Gather every line below where "measured" appears.
+ + + +
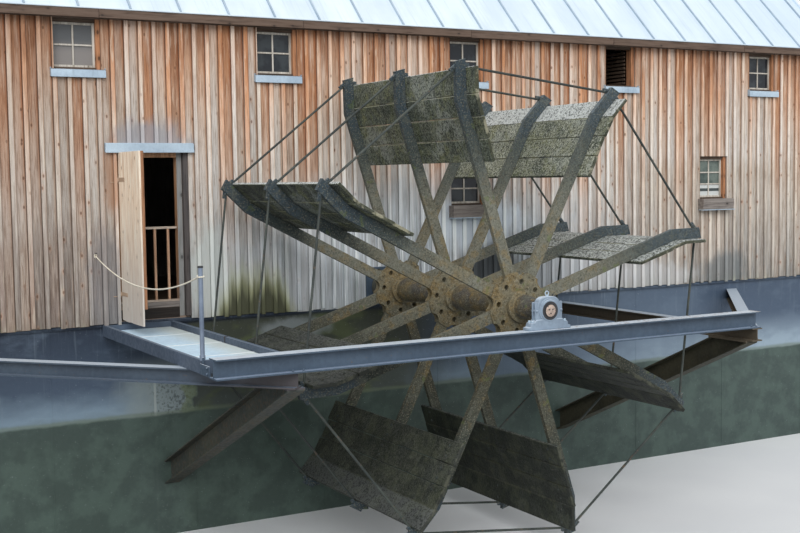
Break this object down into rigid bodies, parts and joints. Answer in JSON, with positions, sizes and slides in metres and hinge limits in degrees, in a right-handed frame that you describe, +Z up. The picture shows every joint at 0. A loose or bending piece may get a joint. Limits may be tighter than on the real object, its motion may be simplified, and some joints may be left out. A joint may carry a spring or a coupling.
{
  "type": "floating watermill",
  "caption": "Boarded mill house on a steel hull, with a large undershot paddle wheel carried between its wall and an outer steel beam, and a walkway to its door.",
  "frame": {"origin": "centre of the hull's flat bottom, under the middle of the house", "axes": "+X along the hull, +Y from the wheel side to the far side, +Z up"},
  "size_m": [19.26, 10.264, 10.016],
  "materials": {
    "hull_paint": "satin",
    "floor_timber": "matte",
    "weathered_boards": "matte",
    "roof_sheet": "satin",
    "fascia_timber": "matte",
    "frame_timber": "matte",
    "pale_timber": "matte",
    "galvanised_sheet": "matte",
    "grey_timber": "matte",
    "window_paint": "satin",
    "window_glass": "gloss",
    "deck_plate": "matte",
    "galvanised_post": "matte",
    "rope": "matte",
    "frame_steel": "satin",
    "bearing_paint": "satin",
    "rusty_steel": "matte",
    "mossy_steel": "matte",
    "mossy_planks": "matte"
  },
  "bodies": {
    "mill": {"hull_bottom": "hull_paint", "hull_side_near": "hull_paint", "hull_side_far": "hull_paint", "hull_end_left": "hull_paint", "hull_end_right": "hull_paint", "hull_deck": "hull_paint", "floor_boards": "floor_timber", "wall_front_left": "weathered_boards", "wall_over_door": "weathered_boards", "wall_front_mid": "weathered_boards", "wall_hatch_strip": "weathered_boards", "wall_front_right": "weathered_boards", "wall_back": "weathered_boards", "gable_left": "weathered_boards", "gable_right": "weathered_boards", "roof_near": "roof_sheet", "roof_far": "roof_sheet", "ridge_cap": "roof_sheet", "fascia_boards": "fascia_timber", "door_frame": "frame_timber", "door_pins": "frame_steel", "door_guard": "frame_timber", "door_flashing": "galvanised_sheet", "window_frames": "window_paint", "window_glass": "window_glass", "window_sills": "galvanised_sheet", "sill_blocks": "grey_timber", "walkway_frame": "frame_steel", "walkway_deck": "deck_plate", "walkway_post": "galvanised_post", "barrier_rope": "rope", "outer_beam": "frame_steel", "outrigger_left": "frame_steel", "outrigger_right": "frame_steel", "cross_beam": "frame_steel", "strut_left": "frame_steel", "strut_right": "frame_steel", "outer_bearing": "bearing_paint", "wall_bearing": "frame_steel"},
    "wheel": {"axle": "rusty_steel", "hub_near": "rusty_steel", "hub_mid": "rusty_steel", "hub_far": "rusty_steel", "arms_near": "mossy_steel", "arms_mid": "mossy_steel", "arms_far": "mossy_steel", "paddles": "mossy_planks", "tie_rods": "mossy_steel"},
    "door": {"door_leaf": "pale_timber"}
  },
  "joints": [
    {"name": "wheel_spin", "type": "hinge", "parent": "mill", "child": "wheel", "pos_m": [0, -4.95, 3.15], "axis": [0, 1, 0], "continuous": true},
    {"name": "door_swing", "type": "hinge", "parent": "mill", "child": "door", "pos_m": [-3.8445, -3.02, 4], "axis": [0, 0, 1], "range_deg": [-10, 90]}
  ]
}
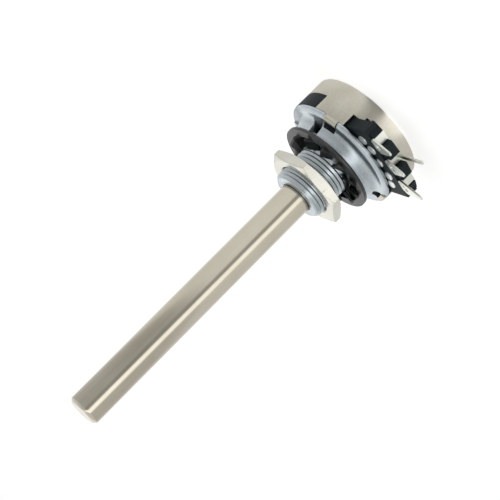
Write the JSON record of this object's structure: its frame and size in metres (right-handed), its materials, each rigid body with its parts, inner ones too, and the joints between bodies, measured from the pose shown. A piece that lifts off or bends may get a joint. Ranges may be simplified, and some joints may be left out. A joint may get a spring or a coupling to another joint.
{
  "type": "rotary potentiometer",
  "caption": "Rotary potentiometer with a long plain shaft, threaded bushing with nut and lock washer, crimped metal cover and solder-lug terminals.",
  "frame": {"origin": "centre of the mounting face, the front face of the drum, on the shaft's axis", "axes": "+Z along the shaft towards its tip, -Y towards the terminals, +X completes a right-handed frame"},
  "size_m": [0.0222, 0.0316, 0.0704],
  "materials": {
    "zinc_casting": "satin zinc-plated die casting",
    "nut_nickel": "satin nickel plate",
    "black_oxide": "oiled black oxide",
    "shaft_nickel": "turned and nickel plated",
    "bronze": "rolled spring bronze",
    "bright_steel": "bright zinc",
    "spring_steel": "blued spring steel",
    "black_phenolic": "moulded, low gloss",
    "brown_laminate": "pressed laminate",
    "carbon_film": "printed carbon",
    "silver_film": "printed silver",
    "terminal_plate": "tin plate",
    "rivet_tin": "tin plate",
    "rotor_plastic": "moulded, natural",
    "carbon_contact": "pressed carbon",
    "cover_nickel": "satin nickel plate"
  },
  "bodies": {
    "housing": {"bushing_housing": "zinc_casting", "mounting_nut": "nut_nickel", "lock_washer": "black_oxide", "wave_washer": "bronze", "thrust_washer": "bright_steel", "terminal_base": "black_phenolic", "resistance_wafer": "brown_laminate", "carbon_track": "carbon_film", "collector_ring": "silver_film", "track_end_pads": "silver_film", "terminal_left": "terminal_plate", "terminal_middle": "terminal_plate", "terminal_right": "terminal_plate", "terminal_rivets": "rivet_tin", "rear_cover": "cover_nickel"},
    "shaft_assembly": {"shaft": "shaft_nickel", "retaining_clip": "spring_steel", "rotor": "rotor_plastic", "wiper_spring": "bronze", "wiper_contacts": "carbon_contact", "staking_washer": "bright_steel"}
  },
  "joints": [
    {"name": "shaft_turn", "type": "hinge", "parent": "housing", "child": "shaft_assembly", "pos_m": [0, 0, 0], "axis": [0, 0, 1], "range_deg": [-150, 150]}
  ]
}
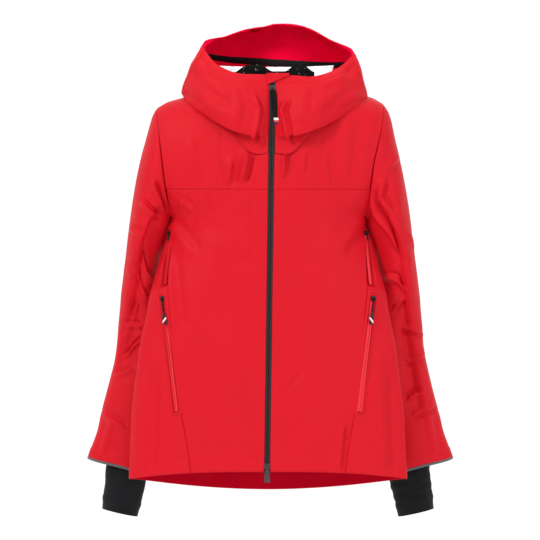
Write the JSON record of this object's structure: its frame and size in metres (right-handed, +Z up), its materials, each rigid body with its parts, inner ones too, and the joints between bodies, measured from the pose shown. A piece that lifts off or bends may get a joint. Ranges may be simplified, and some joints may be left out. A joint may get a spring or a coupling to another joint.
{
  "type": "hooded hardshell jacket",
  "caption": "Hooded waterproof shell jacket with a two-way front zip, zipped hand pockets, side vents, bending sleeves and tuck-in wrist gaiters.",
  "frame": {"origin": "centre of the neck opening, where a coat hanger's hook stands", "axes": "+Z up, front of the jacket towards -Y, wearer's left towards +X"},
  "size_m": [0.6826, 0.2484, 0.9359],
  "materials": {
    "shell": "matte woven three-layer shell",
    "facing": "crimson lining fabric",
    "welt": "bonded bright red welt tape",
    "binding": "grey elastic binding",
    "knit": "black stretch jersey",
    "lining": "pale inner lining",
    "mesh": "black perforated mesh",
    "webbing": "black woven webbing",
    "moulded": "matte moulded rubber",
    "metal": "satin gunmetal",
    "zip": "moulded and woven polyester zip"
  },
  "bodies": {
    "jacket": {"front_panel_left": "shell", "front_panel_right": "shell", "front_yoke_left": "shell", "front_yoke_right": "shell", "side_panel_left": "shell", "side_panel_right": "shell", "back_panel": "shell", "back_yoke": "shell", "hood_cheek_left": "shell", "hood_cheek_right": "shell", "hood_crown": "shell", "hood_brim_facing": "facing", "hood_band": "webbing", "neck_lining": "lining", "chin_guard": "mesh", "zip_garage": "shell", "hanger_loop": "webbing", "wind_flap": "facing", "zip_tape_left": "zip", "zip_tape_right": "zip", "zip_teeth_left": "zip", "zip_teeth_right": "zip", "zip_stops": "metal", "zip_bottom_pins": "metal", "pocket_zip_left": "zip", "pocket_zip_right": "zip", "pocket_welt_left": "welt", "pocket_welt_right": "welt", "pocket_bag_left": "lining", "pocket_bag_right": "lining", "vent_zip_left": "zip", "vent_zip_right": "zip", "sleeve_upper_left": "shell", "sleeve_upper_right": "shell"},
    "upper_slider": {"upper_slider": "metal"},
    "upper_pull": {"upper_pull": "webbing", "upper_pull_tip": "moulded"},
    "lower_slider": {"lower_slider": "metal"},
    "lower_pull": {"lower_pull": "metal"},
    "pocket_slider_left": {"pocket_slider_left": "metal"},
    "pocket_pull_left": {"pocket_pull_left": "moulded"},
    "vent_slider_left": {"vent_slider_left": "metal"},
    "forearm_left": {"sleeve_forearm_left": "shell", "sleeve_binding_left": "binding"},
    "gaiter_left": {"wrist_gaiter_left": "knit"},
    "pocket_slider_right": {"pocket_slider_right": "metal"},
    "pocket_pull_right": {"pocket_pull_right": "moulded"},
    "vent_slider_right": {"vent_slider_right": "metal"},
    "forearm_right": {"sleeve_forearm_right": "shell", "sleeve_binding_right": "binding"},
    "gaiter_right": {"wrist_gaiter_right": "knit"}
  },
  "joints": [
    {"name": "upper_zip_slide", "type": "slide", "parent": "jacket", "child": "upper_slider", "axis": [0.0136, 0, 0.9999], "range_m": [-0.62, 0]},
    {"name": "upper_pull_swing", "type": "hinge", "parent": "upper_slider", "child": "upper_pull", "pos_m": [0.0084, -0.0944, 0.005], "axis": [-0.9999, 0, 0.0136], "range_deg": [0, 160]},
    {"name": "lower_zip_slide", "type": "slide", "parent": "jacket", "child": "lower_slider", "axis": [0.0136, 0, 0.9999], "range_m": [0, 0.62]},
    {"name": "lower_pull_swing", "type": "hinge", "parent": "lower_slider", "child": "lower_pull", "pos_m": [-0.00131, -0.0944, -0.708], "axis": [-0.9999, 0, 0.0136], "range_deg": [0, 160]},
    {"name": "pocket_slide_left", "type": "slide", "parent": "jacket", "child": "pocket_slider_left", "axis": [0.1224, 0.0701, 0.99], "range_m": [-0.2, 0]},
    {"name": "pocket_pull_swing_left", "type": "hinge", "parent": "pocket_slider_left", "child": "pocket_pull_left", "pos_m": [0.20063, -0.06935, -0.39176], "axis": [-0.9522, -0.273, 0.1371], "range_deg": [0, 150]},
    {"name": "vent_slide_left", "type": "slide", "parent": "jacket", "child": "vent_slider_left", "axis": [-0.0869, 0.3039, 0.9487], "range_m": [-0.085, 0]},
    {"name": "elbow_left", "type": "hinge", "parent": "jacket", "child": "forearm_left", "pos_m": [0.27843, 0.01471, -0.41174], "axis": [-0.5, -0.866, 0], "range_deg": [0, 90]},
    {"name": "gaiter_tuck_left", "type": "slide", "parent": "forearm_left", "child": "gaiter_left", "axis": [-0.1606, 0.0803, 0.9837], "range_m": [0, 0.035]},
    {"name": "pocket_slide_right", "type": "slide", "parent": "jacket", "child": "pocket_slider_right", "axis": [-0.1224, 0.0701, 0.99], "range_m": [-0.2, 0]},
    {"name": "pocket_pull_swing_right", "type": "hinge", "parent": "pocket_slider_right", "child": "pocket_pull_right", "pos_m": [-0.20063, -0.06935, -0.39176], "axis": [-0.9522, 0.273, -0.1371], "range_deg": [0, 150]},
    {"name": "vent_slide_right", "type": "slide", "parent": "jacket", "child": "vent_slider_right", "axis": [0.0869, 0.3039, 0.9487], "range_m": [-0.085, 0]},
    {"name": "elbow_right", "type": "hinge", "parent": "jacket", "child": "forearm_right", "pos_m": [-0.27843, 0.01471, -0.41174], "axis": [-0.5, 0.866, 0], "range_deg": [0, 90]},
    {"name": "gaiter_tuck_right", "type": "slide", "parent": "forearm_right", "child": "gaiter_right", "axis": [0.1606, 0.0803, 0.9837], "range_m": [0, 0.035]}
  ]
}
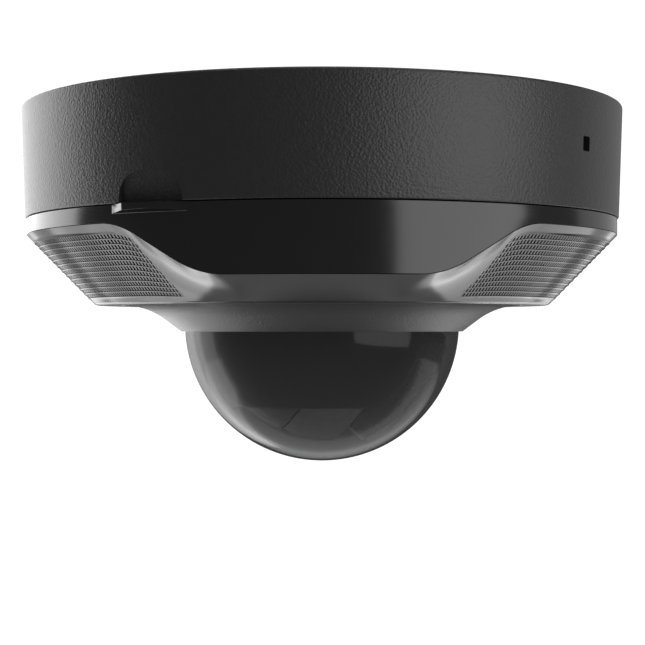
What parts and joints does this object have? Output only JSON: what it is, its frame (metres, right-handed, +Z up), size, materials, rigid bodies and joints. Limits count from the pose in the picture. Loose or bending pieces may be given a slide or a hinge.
+ + + +
## Written response
Write the JSON record of this object's structure: its frame and size in metres (right-handed), its materials, each rigid body with its parts, inner ones too, and the joints between bodies, measured from the pose shown. A piece that lifts off or bends may get a joint. Ranges may be simplified, and some joints may be left out. A joint may get a spring or a coupling to another joint.
Write the JSON record of this object's structure: its frame and size in metres (right-handed, +Z up), its materials, each rigid body with its parts, inner ones too, and the joints between bodies, measured from the pose shown. A piece that lifts off or bends may get a joint. Ranges may be simplified, and some joints may be left out. A joint may get a spring or a coupling to another joint.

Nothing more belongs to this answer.